'''

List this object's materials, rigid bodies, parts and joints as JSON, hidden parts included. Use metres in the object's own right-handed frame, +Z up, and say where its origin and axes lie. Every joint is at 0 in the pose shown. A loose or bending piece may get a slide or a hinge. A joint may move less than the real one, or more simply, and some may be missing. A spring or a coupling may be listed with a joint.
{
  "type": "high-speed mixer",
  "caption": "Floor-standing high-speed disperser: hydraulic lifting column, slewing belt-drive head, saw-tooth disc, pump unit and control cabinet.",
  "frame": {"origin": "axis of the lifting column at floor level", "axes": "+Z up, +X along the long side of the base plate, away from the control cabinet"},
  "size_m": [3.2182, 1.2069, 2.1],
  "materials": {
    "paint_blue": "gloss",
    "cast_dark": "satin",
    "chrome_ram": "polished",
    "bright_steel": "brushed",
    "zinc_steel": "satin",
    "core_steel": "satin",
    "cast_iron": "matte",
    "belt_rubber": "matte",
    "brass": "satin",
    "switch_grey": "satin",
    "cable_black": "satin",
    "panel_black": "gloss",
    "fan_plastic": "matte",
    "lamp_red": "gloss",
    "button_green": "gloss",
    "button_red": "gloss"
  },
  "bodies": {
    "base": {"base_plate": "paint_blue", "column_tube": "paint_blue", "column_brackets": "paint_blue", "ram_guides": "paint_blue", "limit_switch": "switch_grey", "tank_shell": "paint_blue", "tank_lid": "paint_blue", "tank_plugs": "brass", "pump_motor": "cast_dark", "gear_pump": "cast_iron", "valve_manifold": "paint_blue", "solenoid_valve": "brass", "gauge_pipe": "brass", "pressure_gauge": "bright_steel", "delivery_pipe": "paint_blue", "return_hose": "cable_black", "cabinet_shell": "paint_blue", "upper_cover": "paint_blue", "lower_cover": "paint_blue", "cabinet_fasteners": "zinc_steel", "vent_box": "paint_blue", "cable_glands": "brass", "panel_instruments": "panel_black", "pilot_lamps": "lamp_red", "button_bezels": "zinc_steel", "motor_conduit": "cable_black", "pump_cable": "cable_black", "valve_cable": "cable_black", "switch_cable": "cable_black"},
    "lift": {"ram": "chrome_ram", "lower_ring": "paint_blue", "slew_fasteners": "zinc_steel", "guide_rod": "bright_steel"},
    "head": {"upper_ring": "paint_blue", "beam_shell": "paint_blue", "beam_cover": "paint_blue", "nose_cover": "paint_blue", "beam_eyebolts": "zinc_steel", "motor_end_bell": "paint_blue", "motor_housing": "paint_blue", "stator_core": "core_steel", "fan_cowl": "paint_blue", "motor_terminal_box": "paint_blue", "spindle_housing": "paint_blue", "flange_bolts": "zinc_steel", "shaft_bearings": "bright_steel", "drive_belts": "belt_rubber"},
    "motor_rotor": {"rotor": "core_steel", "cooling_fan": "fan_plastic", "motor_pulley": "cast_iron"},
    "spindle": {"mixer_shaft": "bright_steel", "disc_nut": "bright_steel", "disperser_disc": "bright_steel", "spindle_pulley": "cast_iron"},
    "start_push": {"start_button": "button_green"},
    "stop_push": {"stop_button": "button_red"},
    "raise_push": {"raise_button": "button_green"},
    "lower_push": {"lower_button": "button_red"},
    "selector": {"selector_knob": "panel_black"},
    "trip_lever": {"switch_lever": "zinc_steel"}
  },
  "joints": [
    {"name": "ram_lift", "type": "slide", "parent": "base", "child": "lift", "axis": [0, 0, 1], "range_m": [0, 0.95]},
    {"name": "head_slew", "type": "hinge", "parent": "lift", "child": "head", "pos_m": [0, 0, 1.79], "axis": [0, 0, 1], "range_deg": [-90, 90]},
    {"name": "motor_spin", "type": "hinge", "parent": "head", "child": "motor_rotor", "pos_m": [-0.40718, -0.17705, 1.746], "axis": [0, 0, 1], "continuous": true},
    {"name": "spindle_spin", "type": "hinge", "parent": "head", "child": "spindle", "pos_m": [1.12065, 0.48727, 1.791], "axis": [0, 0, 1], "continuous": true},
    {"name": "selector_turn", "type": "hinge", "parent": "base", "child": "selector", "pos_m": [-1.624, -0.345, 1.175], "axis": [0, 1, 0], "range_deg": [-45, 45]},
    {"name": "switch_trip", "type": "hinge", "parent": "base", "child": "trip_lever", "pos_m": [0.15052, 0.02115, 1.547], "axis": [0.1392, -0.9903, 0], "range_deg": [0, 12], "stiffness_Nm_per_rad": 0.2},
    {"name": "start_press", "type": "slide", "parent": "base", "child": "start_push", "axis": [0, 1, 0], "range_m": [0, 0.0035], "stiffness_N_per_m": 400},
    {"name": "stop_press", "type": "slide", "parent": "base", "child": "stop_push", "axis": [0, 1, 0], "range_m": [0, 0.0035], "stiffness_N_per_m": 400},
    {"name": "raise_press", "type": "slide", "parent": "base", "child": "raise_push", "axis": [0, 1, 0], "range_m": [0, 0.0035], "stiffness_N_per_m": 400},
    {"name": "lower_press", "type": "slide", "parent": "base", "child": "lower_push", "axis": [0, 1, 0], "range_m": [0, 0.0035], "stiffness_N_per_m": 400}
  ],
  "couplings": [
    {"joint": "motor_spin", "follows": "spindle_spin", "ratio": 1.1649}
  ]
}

'''

#### [Directive]
Pick out each line that holds the string "joints".

#### [Written response]
List this object's materials, rigid bodies, parts and joints as JSON, hidden parts included. Use metres in the object's own right-handed frame, +Z up, and say where its origin and axes lie. Every joint is at 0 in the pose shown. A loose or bending piece may get a slide or a hinge. A joint may move less than the real one, or more simply, and some may be missing. A spring or a coupling may be listed with a joint.
  "joints": [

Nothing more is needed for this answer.